Start of Data section

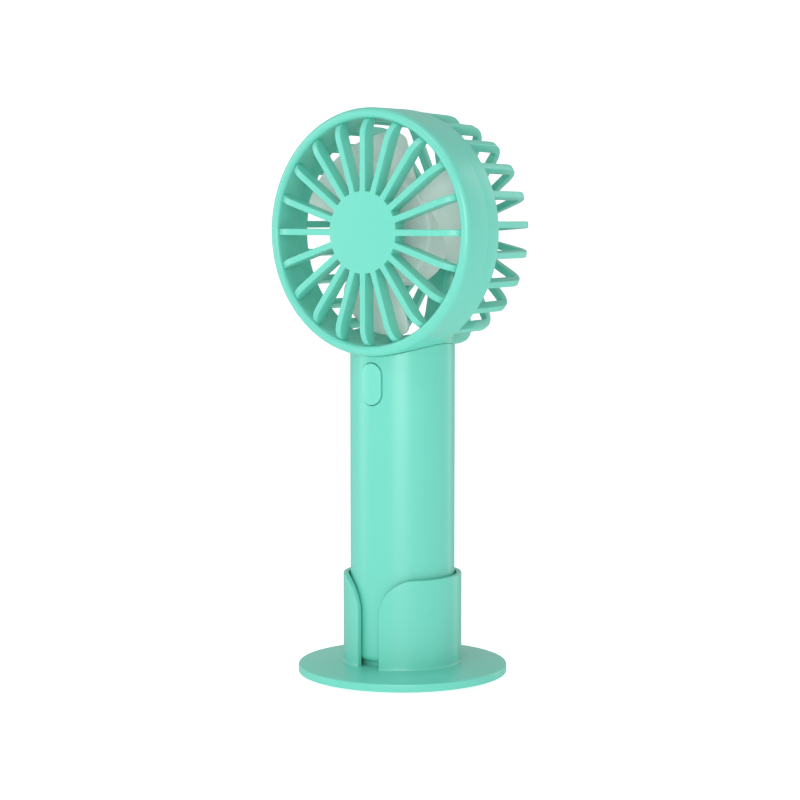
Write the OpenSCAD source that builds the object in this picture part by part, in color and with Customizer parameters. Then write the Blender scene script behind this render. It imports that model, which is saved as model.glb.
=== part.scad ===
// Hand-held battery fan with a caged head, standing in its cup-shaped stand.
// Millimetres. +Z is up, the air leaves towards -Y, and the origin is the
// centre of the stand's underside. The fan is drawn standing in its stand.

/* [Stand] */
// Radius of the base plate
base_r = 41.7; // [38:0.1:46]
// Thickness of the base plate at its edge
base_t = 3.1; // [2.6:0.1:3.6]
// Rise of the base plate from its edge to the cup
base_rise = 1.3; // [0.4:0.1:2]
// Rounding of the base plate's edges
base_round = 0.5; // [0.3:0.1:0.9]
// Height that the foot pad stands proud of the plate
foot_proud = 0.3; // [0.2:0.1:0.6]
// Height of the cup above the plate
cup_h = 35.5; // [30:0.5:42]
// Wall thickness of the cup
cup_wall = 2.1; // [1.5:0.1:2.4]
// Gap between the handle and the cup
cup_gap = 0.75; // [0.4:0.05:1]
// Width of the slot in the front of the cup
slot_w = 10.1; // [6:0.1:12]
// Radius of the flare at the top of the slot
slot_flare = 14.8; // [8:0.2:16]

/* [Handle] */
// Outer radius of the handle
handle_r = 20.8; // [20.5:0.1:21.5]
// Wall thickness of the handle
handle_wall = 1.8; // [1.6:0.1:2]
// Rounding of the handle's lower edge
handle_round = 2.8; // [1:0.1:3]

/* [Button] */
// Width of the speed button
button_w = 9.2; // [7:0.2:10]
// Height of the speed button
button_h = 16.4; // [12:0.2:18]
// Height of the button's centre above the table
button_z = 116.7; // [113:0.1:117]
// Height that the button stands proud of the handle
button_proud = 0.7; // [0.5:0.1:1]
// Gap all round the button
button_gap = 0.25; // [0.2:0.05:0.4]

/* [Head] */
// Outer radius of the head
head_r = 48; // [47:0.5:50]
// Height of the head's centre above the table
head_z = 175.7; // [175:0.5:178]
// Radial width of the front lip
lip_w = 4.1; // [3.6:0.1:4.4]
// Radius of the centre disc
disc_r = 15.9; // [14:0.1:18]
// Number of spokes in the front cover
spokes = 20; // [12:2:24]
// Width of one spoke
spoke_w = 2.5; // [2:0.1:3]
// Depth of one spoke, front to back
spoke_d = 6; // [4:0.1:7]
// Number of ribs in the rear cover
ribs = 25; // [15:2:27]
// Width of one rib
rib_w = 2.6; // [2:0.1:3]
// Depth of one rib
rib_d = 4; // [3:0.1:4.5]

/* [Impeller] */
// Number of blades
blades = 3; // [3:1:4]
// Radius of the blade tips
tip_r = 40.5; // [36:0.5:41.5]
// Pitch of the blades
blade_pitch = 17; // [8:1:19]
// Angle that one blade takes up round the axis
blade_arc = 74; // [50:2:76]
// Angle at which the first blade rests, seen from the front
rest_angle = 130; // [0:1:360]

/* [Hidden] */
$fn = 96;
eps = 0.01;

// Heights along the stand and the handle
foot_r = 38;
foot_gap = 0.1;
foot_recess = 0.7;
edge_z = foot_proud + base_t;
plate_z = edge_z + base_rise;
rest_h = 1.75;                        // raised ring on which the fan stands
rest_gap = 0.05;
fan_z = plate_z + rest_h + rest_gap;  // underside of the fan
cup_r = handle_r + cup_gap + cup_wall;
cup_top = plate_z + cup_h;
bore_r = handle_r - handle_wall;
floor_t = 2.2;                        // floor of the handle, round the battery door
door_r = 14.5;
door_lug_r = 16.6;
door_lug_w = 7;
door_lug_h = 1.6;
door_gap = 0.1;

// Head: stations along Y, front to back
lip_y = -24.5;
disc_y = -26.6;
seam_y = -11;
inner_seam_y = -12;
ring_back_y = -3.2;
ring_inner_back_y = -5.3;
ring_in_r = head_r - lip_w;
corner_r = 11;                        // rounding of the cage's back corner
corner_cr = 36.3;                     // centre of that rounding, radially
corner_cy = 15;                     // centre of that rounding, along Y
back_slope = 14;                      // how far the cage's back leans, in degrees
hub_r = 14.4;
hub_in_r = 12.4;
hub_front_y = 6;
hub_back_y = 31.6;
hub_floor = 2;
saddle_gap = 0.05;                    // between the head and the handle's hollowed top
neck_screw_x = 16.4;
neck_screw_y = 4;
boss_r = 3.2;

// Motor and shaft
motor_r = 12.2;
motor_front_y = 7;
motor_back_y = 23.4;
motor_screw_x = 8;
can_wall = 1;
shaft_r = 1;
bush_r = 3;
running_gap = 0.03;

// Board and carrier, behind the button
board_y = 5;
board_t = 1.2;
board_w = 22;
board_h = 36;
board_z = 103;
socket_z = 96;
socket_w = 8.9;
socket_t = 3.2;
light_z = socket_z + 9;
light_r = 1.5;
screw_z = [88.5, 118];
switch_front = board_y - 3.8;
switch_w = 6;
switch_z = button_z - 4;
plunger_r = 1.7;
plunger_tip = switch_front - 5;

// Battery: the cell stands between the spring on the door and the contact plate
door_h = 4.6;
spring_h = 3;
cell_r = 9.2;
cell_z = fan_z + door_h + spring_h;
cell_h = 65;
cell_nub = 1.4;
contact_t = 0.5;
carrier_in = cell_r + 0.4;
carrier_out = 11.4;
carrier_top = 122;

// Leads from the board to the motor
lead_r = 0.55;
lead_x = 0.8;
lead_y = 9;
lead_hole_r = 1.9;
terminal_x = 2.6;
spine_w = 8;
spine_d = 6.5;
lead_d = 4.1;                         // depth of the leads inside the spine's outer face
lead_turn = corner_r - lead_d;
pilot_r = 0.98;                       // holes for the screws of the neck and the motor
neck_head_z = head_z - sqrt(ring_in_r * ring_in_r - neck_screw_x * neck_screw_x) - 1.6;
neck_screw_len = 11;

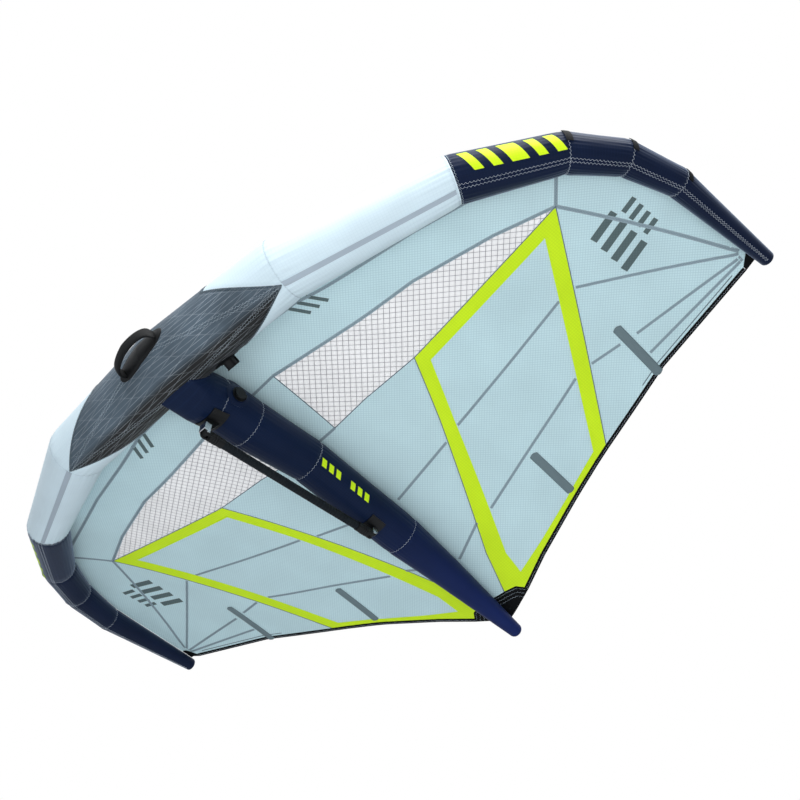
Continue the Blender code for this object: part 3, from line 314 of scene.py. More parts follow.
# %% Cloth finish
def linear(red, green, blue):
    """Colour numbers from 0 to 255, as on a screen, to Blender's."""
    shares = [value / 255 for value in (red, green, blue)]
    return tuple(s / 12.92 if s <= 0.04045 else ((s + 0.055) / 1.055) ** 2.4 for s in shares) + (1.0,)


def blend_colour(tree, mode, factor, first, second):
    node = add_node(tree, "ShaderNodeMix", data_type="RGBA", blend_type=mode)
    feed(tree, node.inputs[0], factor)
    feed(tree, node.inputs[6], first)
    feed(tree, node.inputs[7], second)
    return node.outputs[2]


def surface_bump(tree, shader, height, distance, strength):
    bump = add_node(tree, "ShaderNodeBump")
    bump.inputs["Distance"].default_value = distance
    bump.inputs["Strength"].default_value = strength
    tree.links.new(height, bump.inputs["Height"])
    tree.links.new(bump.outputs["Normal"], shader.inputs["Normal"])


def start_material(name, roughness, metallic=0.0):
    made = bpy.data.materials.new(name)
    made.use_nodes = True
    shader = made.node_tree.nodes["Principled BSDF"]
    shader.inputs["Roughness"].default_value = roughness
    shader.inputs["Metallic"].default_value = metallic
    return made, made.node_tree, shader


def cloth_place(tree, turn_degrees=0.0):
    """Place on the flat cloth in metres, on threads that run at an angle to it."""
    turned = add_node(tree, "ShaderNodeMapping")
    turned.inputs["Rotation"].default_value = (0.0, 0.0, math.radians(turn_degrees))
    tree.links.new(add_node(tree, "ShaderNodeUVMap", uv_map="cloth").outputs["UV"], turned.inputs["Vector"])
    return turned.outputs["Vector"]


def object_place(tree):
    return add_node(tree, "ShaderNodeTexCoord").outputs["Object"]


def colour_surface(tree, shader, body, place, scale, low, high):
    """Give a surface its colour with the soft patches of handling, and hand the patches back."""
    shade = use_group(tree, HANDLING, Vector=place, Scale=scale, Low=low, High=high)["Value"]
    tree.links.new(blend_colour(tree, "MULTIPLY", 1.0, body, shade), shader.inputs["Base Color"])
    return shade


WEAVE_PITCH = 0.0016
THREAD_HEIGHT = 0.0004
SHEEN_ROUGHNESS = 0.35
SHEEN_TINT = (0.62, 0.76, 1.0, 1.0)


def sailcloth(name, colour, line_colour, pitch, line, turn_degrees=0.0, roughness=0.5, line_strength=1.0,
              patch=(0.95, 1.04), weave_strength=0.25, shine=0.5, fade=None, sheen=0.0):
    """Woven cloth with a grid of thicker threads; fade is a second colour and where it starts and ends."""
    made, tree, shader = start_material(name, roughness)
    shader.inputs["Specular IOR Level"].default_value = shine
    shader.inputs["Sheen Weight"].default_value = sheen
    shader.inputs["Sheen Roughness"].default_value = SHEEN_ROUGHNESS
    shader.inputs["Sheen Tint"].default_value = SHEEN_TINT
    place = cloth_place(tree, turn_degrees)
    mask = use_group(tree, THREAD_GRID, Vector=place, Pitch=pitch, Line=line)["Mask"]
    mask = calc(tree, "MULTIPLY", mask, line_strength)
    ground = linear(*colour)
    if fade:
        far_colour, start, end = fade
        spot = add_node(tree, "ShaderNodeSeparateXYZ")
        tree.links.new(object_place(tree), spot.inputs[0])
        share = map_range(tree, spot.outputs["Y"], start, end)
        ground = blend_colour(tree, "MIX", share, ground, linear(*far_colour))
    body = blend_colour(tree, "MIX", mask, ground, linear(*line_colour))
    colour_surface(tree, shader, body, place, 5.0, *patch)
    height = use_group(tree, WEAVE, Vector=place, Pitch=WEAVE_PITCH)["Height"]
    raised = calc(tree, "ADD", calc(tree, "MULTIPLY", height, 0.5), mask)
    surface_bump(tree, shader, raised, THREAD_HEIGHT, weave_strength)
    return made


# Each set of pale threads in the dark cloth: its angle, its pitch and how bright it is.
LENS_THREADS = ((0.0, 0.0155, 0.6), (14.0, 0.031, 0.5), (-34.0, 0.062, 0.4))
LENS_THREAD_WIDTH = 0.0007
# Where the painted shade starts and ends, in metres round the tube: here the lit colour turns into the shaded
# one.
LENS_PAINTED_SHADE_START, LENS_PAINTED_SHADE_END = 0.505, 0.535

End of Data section

What you need to do
Print, please, the lines above from the very first through the one that holds "in its stand.", both included, word for word and with nothing else.

Result for this exercise
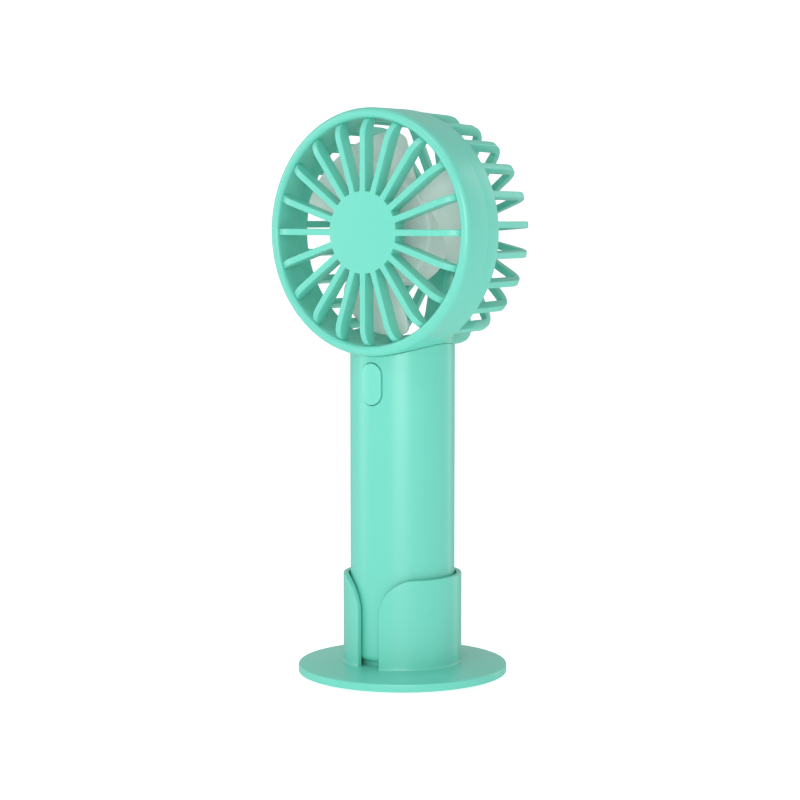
Write the OpenSCAD source that builds the object in this picture part by part, in color and with Customizer parameters. Then write the Blender scene script behind this render. It imports that model, which is saved as model.glb.
=== part.scad ===
// Hand-held battery fan with a caged head, standing in its cup-shaped stand.
// Millimetres. +Z is up, the air leaves towards -Y, and the origin is the
// centre of the stand's underside. The fan is drawn standing in its stand.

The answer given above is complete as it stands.